Well, today was supposed to be a good day. It turned out to be not such a good day. So far, I was pretty annoyed when I first got to the prayer room for reasons I won't mention....but it just sparked a bunch of other emotions and moods and I can't even concentrate here. Its not the prayer room itself, its just people that are hard to deal with sometimes.
Today I just feel like giving up. I know it sounds extreme but I just feel like crap some days and today is one of those days. I guess I just am having one of those days where I want to sit still and quiet with no one bothering me. Maybe I'll do that later at home. Anyway, its just frustrating. Sometimes I just want to be left alone....and today is that day for me. The more I think about it, the more I just want to crawl into a hole and close the lid over it and just be still. I know its an inner thing....but its just hard today. I am pretty sure that everyone had days where they are just tired of lots of things.
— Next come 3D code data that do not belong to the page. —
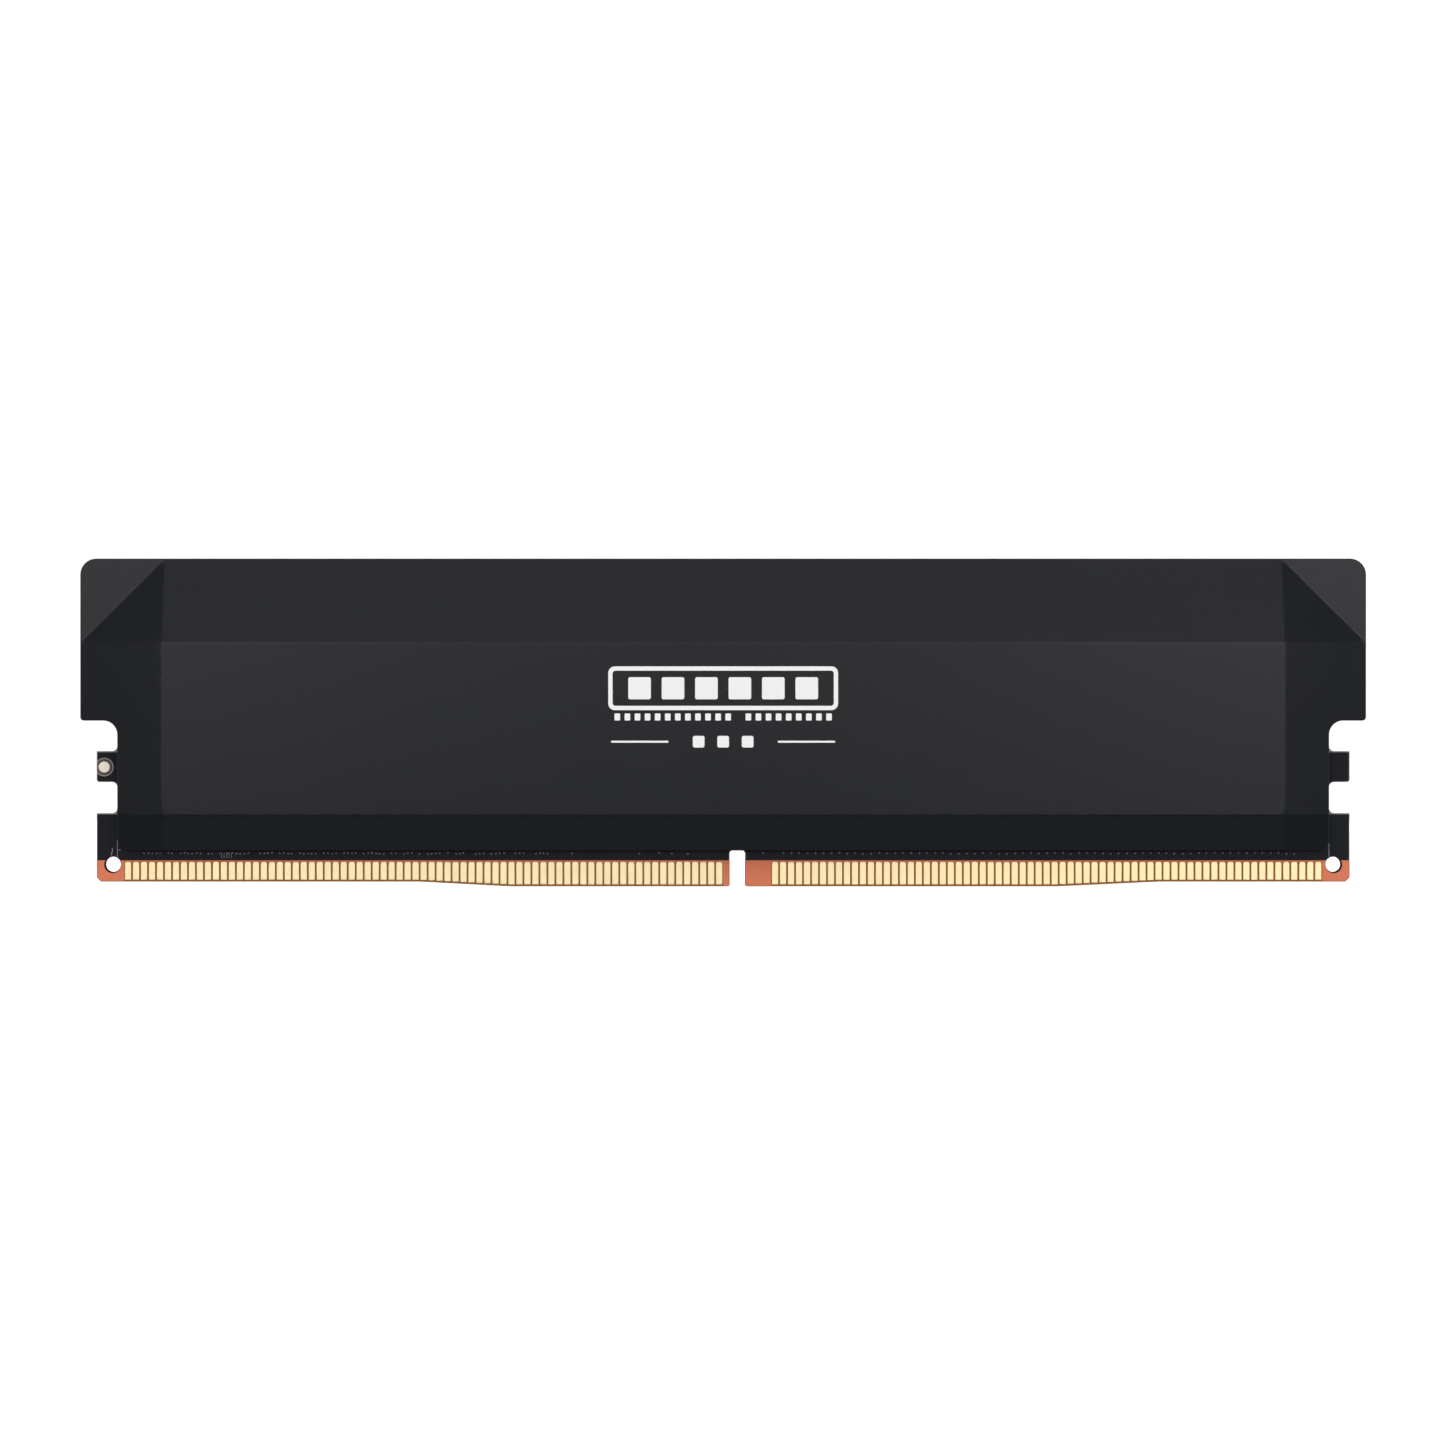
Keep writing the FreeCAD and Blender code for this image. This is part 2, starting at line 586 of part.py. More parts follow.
def top_flange():
    """The flange along the top, which reaches the mid-plane: two dovetails stand on it, and two
    sockets in it take the dovetails of the other spreader."""
    body = new_body("top_flange")
    level = "spreader_top - flange_depth"
    lip = "0 - seam / 2"
    strip = new_sketch(body, "XY_Plane", level)
    sheet_inside = f"{PANEL_INSIDE} - facet_fall"
    add_rectangle(strip, *half("flange_length"), f"0 - ( {sheet_inside} ) - spreader_sheet / 2", lip)
    pad(body, strip, "flange_depth")
    tongues = new_sketch(body, "XY_Plane", level)
    for x in ("0 - tongue_outer", "0 - tongue_inner"):
        add_polygon(tongues, [(f"{x} - tongue_root", "0 - seam * 2"), (f"{x} + tongue_root", "0 - seam * 2"),
                              (f"{x} + tongue_root", lip), (f"{x} + tongue_tip", "tongue_reach"),
                              (f"{x} - tongue_tip", "tongue_reach"), (f"{x} - tongue_root", lip)])
    pad(body, tongues, "flange_depth")
    sockets = new_sketch(body, "XY_Plane", level)
    for x in ("tongue_inner", "tongue_outer"):
        root, tip = "tongue_root + tongue_play", "tongue_tip + tongue_play"
        far = "0 - tongue_reach - tongue_play"
        add_polygon(sockets, [(f"{x} - ( {root} )", "0"), (f"{x} - ( {tip} )", far),
                              (f"{x} + {tip}", far), (f"{x} + {root}", "0")])
    cut_through(body, sockets)
    return body


def heat_spreader(label, face, pressing, outline, flange):
    """One heat spreader: the pressing trimmed to its outline, with its top flange."""
    trimmed = doc.addObject("Part::Common", "trimmed_pressing")
    trimmed.Base, trimmed.Tool = pressing, outline
    whole = doc.addObject("Part::Fuse", label)
    whole.Base, whole.Tool = trimmed, flange
    doc.recompute()
    place(whole, half_turn=face == REAR)
    return whole


def rear_label():
    """A thin blank label on the raised panel of the rear spreader."""
    body = new_body("rear_label")
    outline = new_sketch(body, offset="0 - spreader_face - label_thickness")
    left, right = "label_x - label_length / 2", "label_x + label_length / 2"
    low, high = "label_z - label_height / 2", "label_z + label_height / 2"
    add_rectangle(outline, left, right, low, high)
    pad(body, outline, "label_thickness")
    round_corners(body, [(x, z) for x in (left, right) for z in (low, high)], "label_radius")
    return body


# ---------------------------------------------------------------------------------------------------
# The module, part by part
# ---------------------------------------------------------------------------------------------------

parts = [circuit_board(), alignment_marks()]
for side, face in (("front", FRONT), ("back", REAR)):
    parts += [contacts(f"contacts_{side}_left", face, right=False)]
    parts += [contacts(f"contacts_{side}_right", face, right=True)]
    places = [f"0 - dram_first - dram_pitch * {i}" for i in reversed(range(4))]
    places += [f"dram_first + dram_pitch * {i}" for i in range(4)]
    parts += [memory_package(f"memory_{side}_{i}", face, x) for i, x in enumerate(places, start=1)]
    parts += [decoupling_capacitors(f"decoupling_capacitors_{side}", face)]
    parts += [resistor_arrays(f"resistor_arrays_{side}", face)]
    parts += [memory_thermal_pad(f"thermal_pad_{side}_left", face, right=face == REAR)]
    parts += [memory_thermal_pad(f"thermal_pad_{side}_right", face, right=face == FRONT)]

parts += [flat_chip("power_management_chip", "pmic_side", "pmic_side", "pmic_height", "pmic_x", "pmic_z")]
parts += [flat_chip("sideband_hub_chip", "hub_length", "hub_width", "hub_height", "hub_x", "hub_z")]
parts += [power_inductor(f"power_inductor_{i}", f"coil_pitch * {i - 2}") for i in (1, 2, 3)]
parts += [bulk_capacitors(), power_thermal_pad(), rear_label()]

shared = (pressed_sheet(), spreader_outline(), top_flange())
parts += [heat_spreader("front_spreader", FRONT, *shared), heat_spreader("rear_spreader", REAR, *shared)]

# ---------------------------------------------------------------------------------------------------
# Check everything, then write one file per sub-part
# ---------------------------------------------------------------------------------------------------

doc.recompute()
for thing in doc.Objects:
    if "Invalid" in thing.State or "Error" in thing.State:
        raise RuntimeError(f"{thing.Label}: {thing.State}")
for part in parts:
    if part.Shape.isNull() or not part.Shape.isValid() or not part.Shape.Solids:
        raise RuntimeError(f"{part.Label} is not a sound solid")

os.makedirs("parts", exist_ok=True)
for part in parts:
    part.Shape.exportStep(f"parts/{part.Label}.step")
    box = part.Shape.BoundBox
    print(f"{part.Label:28s} {len(part.Shape.Solids):3d} solids  {part.Shape.Volume:9.2f} mm3  {box}")
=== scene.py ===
"""A desktop memory module: a circuit board with its contacts, chips and thermal pads, between two black
faceted heat spreaders. Sizes are in millimetres until a mesh is made. +X runs along the card edge, +Y
points to the rear and +Z points up; the front of the module faces -Y."""

import math

import bpy
import numpy as np
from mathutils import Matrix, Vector
from mathutils.geometry import delaunay_2d_cdt


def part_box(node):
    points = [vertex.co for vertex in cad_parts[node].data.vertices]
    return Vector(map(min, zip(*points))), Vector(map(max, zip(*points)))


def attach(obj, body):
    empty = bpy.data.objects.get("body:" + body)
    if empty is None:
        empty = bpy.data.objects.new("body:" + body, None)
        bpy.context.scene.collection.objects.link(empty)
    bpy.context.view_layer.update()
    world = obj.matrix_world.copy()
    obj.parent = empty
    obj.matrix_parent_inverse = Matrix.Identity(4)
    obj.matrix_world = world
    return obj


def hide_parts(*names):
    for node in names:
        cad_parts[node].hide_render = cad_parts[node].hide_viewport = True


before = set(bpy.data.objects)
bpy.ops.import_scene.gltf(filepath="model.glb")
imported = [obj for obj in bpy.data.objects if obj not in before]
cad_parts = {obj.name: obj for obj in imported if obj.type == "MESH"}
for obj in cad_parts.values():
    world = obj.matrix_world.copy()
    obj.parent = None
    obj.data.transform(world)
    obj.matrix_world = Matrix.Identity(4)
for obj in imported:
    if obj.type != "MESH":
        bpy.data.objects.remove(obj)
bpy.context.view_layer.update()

# -----------------------------------------------------------------------------------------------------
# Circuit board. A glass-cloth laminate card with dark solder mask on both faces. Its outline, key slot and
# latch notches are routed after the mask is printed, so the cut edges show pale glass fibre, and the mask
# stops above the contacts, where the copper-brown laminate is bare.
# -----------------------------------------------------------------------------------------------------

MM = 0.001
board_low, board_high = (np.array(corner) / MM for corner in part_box("circuit_board"))
BOARD_HALF = board_high[0]
BOARD_TOP = board_high[2]
BOARD_FACE = -board_low[1]
EDGE_STEP = 0.5
RAMPS = [(-32.3, EDGE_STEP), (-22.5, 0.0), (35.3, 0.0), (46.4, EDGE_STEP)]
KEY_X, KEY_WIDTH, KEY_DEPTH = 1.5, 1.6, 3.8
LATCH_DEPTH = 2.2
LATCHES = [(7.8, 11.1), (14.4, 17.64)]
CORNER_CUT = 0.45
RAMP_ROUND, CORNER_ROUND, CUT_ROUND, LEDGE_ROUND, NOTCH_ROUND = 3.0, 0.3, 0.1, 0.08, 0.55
HOLE_X, HOLE_Z, HOLE_RADIUS = 64.9, 2.35, 0.8
HOLE_SHADE_SHIFT, HOLE_SHADE_WIDTH = (0.07, -0.04), 0.1
LEDGE_HIGHLIGHT_BELOW, LEDGE_HIGHLIGHT_ABOVE = 0.13, 0.2
MASK_END = 2.77
MARK_X, MARK_Z, MARK_RADIUS = -65.85, 12.7, 0.6
MARK_CLEARING = 0.98
PIN_PITCH = 0.85
PIN_FIRST = -63.325
PINS_LEFT, PINS_RIGHT, PINS_MISSING = 75, 69, 6
PIN_ROWS = {"left": (PIN_FIRST, PINS_LEFT),
            "right": (PIN_FIRST + (PINS_LEFT + PINS_MISSING) * PIN_PITCH, PINS_RIGHT)}
PIN_TOP = 2.62
DARKER_PAST_PIN = 0.42


def unit(vectors):
    """Each vector divided by its length."""
    return vectors / np.linalg.norm(vectors, axis=-1, keepdims=True)


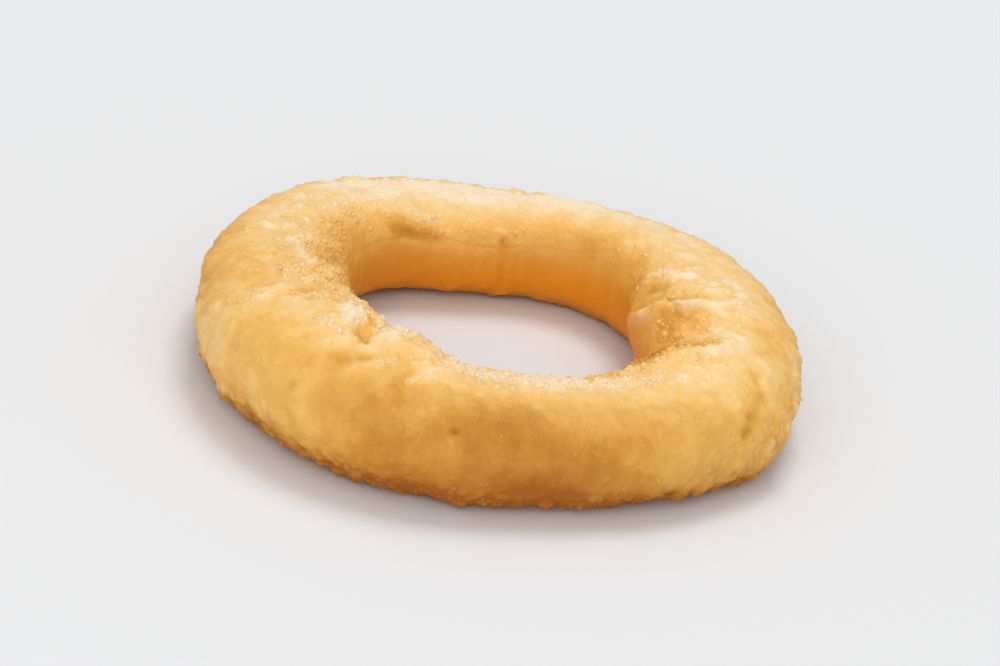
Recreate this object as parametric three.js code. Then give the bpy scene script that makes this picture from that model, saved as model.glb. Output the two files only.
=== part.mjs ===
// A battered and fried onion ring, lying flat with its folded, crumbly side up.
//
// Millimetres, +Z up. The ring lies round the Z axis, and the origin is under its middle, on the
// surface it lies on. The batter closes all round the onion, so the ring is one solid.
//
// A place on the ring is given by two angles in degrees. "round" goes round the ring from +X
// towards +Y. "side" goes round its section: 0 faces away from the hole, 90 is the top, 180 faces
// the hole and 270 is the underside.

import * as THREE from "three";

const DEGREE = Math.PI / 180;

// Driving dimensions.
const RING_ACROSS = 70; // over the batter
const HOLE_ACROSS = 35.8;
const RING_HEIGHT = 13.4;
const SECTION_POWER = 2.3; // 2 is an ellipse, and a higher power has fuller corners
const SETTLED = 0.3; // how deep the underside is pressed flat where it lies
const BATTER_COLOR = 0xe3ab5c;
const BATTER_ROUGHNESS = 0.6;

// Steps of the surface, round the ring and round its section.
const ROUND_STEPS = 112;
const SIDE_STEPS = 36;

// No ring is even. Each wave swells a size by "rise" millimetres "count" times round the ring, with
// a crest at the angle "at".
const OUTER_WAVES = [
  { count: 1, rise: 0.9, at: 210 },
  { count: 2, rise: 1.0, at: 14 },
  { count: 3, rise: 0.8, at: -3 },
  { count: 4, rise: 0.5, at: 56 },
];
const HOLE_WAVES = [
  { count: 1, rise: 1.8, at: 121 },
  { count: 2, rise: 0.5, at: 67 },
  { count: 4, rise: 0.9, at: 62 },
  { count: 5, rise: 0.4, at: -9 },
];
const HEIGHT_WAVES = [
  { count: 1, rise: 0.8, at: 237 },
  { count: 2, rise: 1.4, at: 29 },
  { count: 3, rise: 0.4, at: 10 },
];

// Folds and lobes of the batter. Each one raises the surface, or sinks it, by "rise" along a line
// from one place to another, and fades out over "reach" to both sides of that line.
const FOLDS = [
  // The cleft in the hole's right side, between its two lips.
  { from: [351, 158], to: [356, 112], rise: -1.5, reach: 2.6 },
  { from: [24, 172], to: [8, 135], rise: 0.9, reach: 1.8 },
  { from: [8, 135], to: [4, 104], rise: 0.6, reach: 1.8 },
  { from: [326, 128], to: [337, 107], rise: 0.7, reach: 2.0 },
  { from: [337, 107], to: [348, 88], rise: 0.4, reach: 2.0 },
  // The two lobes that lean into the hole at the left front, and the crease between them.
  { from: [222, 118], to: [231, 108], rise: 0.9, reach: 3.4 },
  { from: [243, 110], to: [251, 108], rise: 1.0, reach: 3.4 },
  { from: [238, 132], to: [236, 98], rise: -1.1, reach: 1.5 },
  // The rim is worn low beside them.
  { from: [260, 112], to: [270, 110], rise: -0.6, reach: 4.0 },
  // The lip where the thick left side runs out towards the back.
  { from: [189, 95], to: [199, 110], rise: 0.6, reach: 1.9 },
  { from: [199, 110], to: [193, 140], rise: 0.5, reach: 1.9 },
  // The squared right front, and the flattened left front.
  { from: [335, 335], to: [341, 350], rise: 0.9, reach: 4.0 },
  { from: [219, 342], to: [233, 332], rise: -0.5, reach: 6.0 },
];

const waveHeight = (waves, round) =>
  waves.reduce((sum, { count, rise, at }) => sum + rise * Math.cos(count * (round - at * DEGREE)), 0);

// The section's centre and half sizes at an angle round the ring.
function sectionAt(round) {
  const outer = RING_ACROSS / 2 + waveHeight(OUTER_WAVES, round);
  const inner = HOLE_ACROSS / 2 + waveHeight(HOLE_WAVES, round);
  const height = RING_HEIGHT + waveHeight(HEIGHT_WAVES, round);
  return { middle: (outer + inner) / 2, halfWidth: (outer - inner) / 2, halfHeight: height / 2 };
}

const rounded = (value) => Math.sign(value) * Math.abs(value) ** (2 / SECTION_POWER);

// A point of the even surface, before folds, with "out" millimetres added along the section.
function placeOnRing(round, side, out = 0) {
  const { middle, halfWidth, halfHeight } = sectionAt(round);
  const radius = middle + halfWidth * rounded(Math.cos(side)) + out * Math.cos(side);
  const height = halfHeight + halfHeight * rounded(Math.sin(side)) + out * Math.sin(side);
  return new THREE.Vector3(radius * Math.cos(round), radius * Math.sin(round), height - SETTLED);
}

const foldLines = FOLDS.map(({ from, to, rise, reach }) => ({
  line: new THREE.Line3(
    placeOnRing(from[0] * DEGREE, from[1] * DEGREE),
    placeOnRing(to[0] * DEGREE, to[1] * DEGREE),
  ),
  rise,
  reach,
}));

// How far the folds lift the surface at a point of it.
function foldHeight(point) {
  const nearest = new THREE.Vector3();
  return foldLines.reduce((sum, { line, rise, reach }) => {
    line.closestPointToPoint(point, true, nearest);
    return sum + rise * Math.exp(-((nearest.distanceTo(point) / reach) ** 2));
  }, 0);
}

// A torus whose points are moved to the ring's own surface. What would reach below the surface it
// lies on is flat against it.
function ringGeometry() {
  const geometry = new THREE.TorusGeometry(RING_ACROSS, HOLE_ACROSS, SIDE_STEPS, ROUND_STEPS);
  const { position, uv } = geometry.attributes;
  for (let i = 0; i < position.count; i++) {
    const round = uv.getX(i) * 2 * Math.PI;
    const side = uv.getY(i) * 2 * Math.PI;
    const even = placeOnRing(round, side);
    const place = placeOnRing(round, side, foldHeight(even));
    position.setXYZ(i, place.x, place.y, Math.max(place.z, 0));
  }
  geometry.computeBoundingBox();
  const middle = geometry.boundingBox.getCenter(new THREE.Vector3());
  geometry.translate(-middle.x, -middle.y, 0);
  geometry.computeVertexNormals();
  return geometry;
}

const batter = new THREE.MeshStandardMaterial({
  color: BATTER_COLOR,
  roughness: BATTER_ROUGHNESS,
  metalness: 0,
});

const ring = new THREE.Mesh(ringGeometry(), batter);
ring.name = "onion_ring";

const part = new THREE.Group();
part.name = "battered_onion_ring";
part.add(ring);

export default part;
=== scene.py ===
"""A battered onion ring, fried golden and lying flat, with a folded and crumbly crust.

Metres, +Z up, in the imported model's frame. A place on the ring is given by two angles in degrees:
"round" goes round the ring from +X towards +Y, and "side" goes round its section, where 0 faces
outwards, 90 is the top, 180 faces the hole and 270 is the underside.
"""

import bpy
import numpy as np
from mathutils import Matrix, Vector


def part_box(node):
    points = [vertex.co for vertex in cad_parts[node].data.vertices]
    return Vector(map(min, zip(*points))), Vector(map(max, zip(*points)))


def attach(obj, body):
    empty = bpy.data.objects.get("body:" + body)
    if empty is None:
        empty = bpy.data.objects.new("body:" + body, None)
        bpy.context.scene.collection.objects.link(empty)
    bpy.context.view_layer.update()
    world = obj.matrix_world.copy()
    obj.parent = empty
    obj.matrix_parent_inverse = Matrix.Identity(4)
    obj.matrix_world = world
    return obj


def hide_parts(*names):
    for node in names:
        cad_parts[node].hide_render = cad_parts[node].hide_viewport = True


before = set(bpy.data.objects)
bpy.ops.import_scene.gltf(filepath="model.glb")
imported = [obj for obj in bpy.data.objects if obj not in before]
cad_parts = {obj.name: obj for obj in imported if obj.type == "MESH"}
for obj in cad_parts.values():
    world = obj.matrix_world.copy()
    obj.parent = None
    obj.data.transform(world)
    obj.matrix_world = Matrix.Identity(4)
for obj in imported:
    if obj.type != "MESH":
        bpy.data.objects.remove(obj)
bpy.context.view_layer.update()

MM = 0.001
ABOVE_FLOOR = 0.02  # the lowest point of a crumb, in millimetres

# ---------------------------------------------------------------------------------------------
# The ring's form, in millimetres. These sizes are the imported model's own.
# ---------------------------------------------------------------------------------------------

RING_ACROSS = 70.0  # over the batter
HOLE_ACROSS = 35.8
RING_HEIGHT = 13.4
SECTION_POWER = 2.3  # 2 is an ellipse, and a higher power has fuller corners
SETTLED = 0.3  # how deep the underside is pressed flat where it lies

# Each wave swells a size by "rise" "count" times round the ring, with a crest at the angle "at".
OUTER_WAVES = [(1, 0.9, 210), (2, 1.0, 14), (3, 0.8, -3), (4, 0.5, 56)]  # (count, rise, at)
HOLE_WAVES = [(1, 1.8, 121), (2, 0.5, 67), (4, 0.9, 62), (5, 0.4, -9)]
HEIGHT_WAVES = [(1, 0.8, 237), (2, 1.4, 29), (3, 0.4, 10)]

# Folds of the batter: each raises or sinks the surface by "rise" along a line between two places,
# and fades out over "reach" to both sides of it. (places, rise, reach)
FOLDS = [
    # The cleft in the hole's right side, between its two lips.
    ([(351, 158), (356, 112)], -1.5, 2.6),
    ([(24, 172), (8, 135)], 0.9, 1.8),
    ([(8, 135), (4, 104)], 0.6, 1.8),
    ([(326, 128), (337, 107)], 0.7, 2.0),
    ([(337, 107), (348, 88)], 0.4, 2.0),
    # The two lobes that lean into the hole at the left front, and the crease between them.
    ([(222, 118), (231, 108)], 0.9, 3.4),
    ([(243, 110), (251, 108)], 1.0, 3.4),
    ([(238, 132), (236, 98)], -1.1, 1.5),
    # The rim is worn low beside them.
    ([(260, 112), (270, 110)], -0.6, 4.0),
    # The lip where the thick left side runs out towards the back.
    ([(189, 95), (199, 110)], 0.6, 1.9),
    ([(199, 110), (193, 140)], 0.5, 1.9),
    # The squared right front, and the flattened left front.
    ([(335, 335), (341, 350)], 0.9, 4.0),
    ([(219, 342), (233, 332)], -0.5, 6.0),
]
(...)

For the most part, I can usually cast all my cares on the Lord and just keep going. But today is different. I am not sure why. I am trying to search for a reason behind my annoyed mood and it just all boils down to my spirit. I am just bothered in my spirit for lots of reasons today. Maybe instead of dumping all that when I began to feel it, I chose to hang on to it. Since I still have it with me in my spirit bothering me, its just building up like a snowball and if I don't take the time to dump that out of my system, it will just cause me to blow up later.
So, I am going to sit still, be quiet and just whisper my prayers to the Lord. I mean its no one's fault but my own, and I need to address the issues of my heart. I'm actually here in the prayer room listening to Nick's set with the interns. They are doing really well.